Coat of arms might well not have supporters and just be a shield.

He would be, I suppose, Baron Bradleigh of somewhere, presumably Kelsby. 

A quick scan -  "Wikipedia research" suggests most mid 19thC Baronies were either politicians or military. That's relevant because Coats of arms often had something to do with the holder on. I wonder of your Baron had something to do with introducing steam ships to the Royal Navy, and had something like HMS Warrior on his shield? A keen maritime steam enthusiast's son might well be interested in railways...

 

Also if we have a steam associated military man I thought of a gloriously silly motto - vapor ad victoria ~ steam towards victory...

 

Appaling puns on the holders name are also a thing in heraldry, what can you think of for Bradleigh?

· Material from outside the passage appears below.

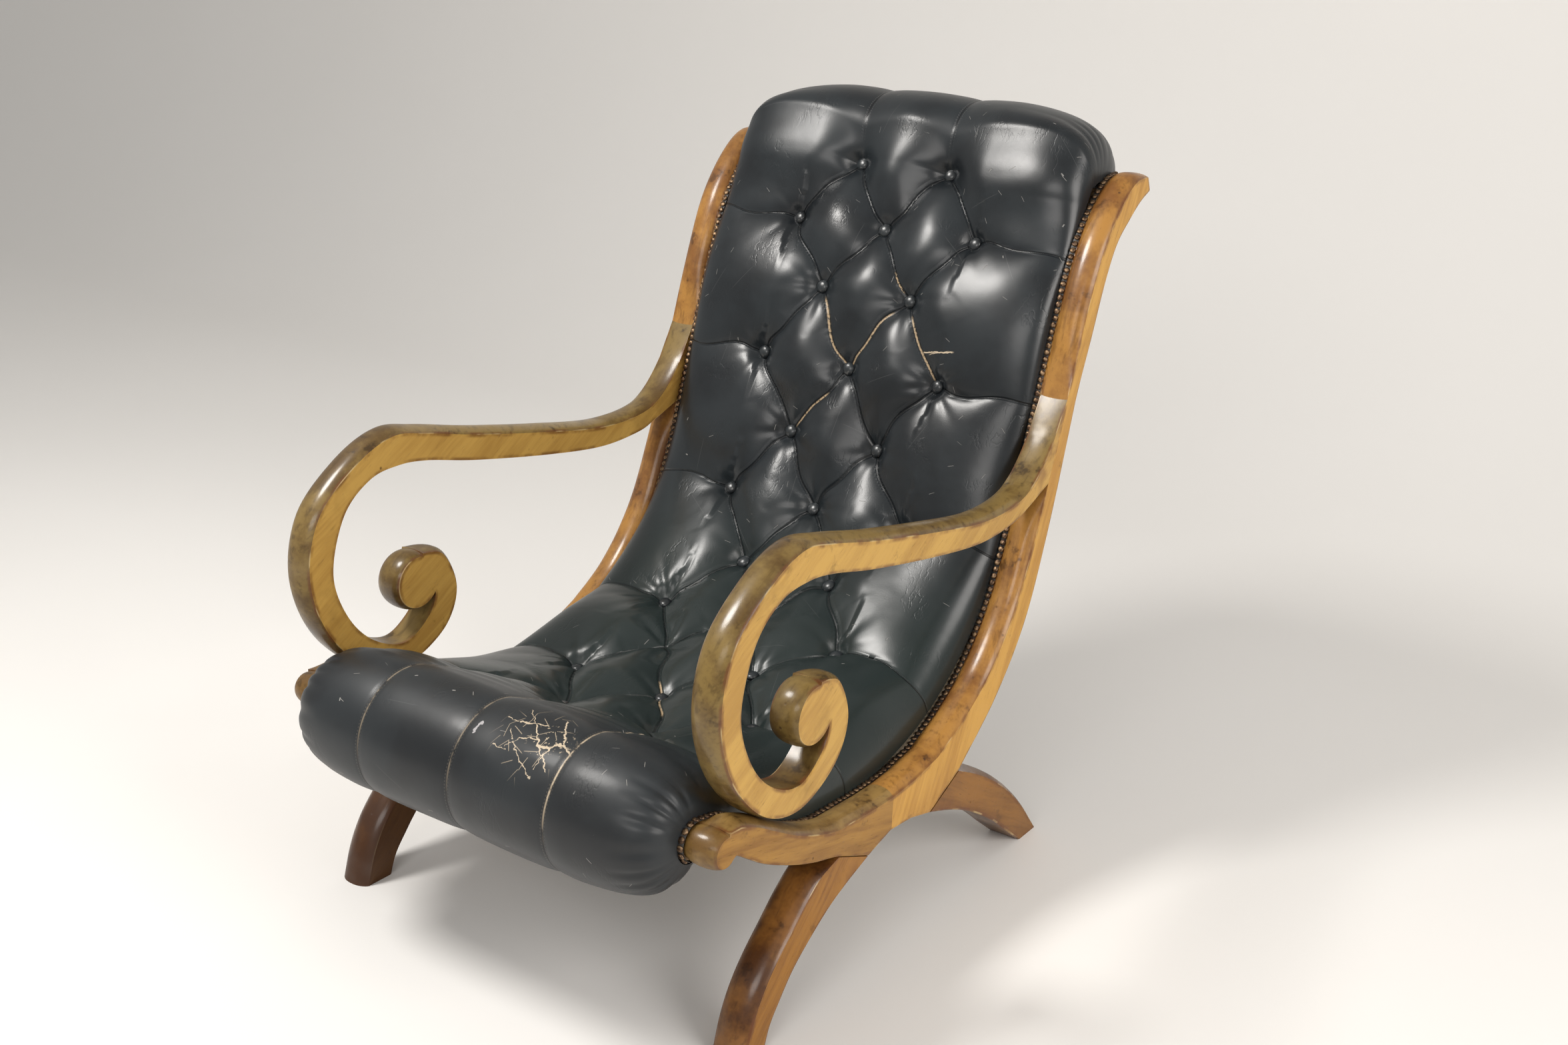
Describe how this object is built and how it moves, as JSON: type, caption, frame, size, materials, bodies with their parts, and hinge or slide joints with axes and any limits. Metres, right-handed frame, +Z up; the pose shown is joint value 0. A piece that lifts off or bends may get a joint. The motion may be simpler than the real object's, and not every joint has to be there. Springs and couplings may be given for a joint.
{
  "type": "armchair",
  "caption": "Buttoned leather scroll-arm library chair: two curved wooden side frames on sabre legs carry one tufted sweep of seat and back, with a stuffed roll at each end.",
  "frame": {"origin": "on the floor, under the middle of the chair's bounding box", "axes": "+Z up; -Y is the way a sitter faces, from the top roll to the front roll; +X is the sitter's left, the side nearer the camera in the picture"},
  "size_m": [0.66, 1.0642, 0.9937],
  "materials": {
    "worn_wood": "old golden-brown hardwood under worn polish, darker on the legs",
    "dark_leather": "glossy blue-black hide, creased and scratched",
    "button_leather": "the same hide over button moulds",
    "horsehair": "matted curled hair",
    "hessian": "plain coarse weave",
    "jute_web": "plain woven strap",
    "black_cloth": "thin dusty cotton",
    "old_brass": "tarnished dome-headed nails"
  },
  "bodies": {
    "root": {"left_back_stile": "worn_wood", "right_back_stile": "worn_wood", "left_seat_rail": "worn_wood", "right_seat_rail": "worn_wood", "left_front_leg": "worn_wood", "right_front_leg": "worn_wood", "left_rear_leg": "worn_wood", "right_rear_leg": "worn_wood", "left_scroll_arm": "worn_wood", "right_scroll_arm": "worn_wood", "top_rail": "worn_wood", "centre_rail": "worn_wood", "front_rail": "worn_wood", "leather_cover": "dark_leather", "outside_back": "dark_leather", "stuffing": "horsehair", "hessian": "hessian", "webbing_01": "jute_web", "webbing_02": "jute_web", "webbing_03": "jute_web", "webbing_04": "jute_web", "webbing_05": "jute_web", "webbing_06": "jute_web", "webbing_07": "jute_web", "webbing_08": "jute_web", "webbing_09": "jute_web", "webbing_10": "jute_web", "bottom_cloth": "black_cloth", "left_nail_strip": "old_brass", "right_nail_strip": "old_brass", "button_01": "button_leather", "button_02": "button_leather", "button_03": "button_leather", "button_04": "button_leather", "button_05": "button_leather", "button_06": "button_leather", "button_07": "button_leather", "button_08": "button_leather", "button_09": "button_leather", "button_10": "button_leather", "button_11": "button_leather", "button_12": "button_leather", "button_13": "button_leather", "button_14": "button_leather", "button_15": "button_leather", "button_16": "button_leather", "button_17": "button_leather", "button_18": "button_leather", "button_19": "button_leather", "button_20": "button_leather", "button_21": "button_leather", "button_22": "button_leather", "button_23": "button_leather", "button_24": "button_leather", "button_25": "button_leather", "button_26": "button_leather"}
  },
  "joints": []
}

Here's half a shield with the steam ship on, need something for the top half. Resemblance to shield of Bristol not coincidental!

 

attachicon.gifbradleigh.jpg

 

Crazy isn't it, you start with making up a fictional back story for your model railway, and before you know it your inventing an entire Victorian dynasty... 

Oh wow, very nice. 

The Bradleigh dynasty are, originally, politicians, though later they became somewhat less involved in politics and more involved with the running of the railway David, 2nd Baronet Bradleigh, created, the ownership and running of which has become the family's proudest legacy. 

The top half I'd probably split. On the left a heron or other such symbol of the Cambridgeshire Fens, the other would probably be their heraldic animal, which is a black ram.

And yes, weird how that happens.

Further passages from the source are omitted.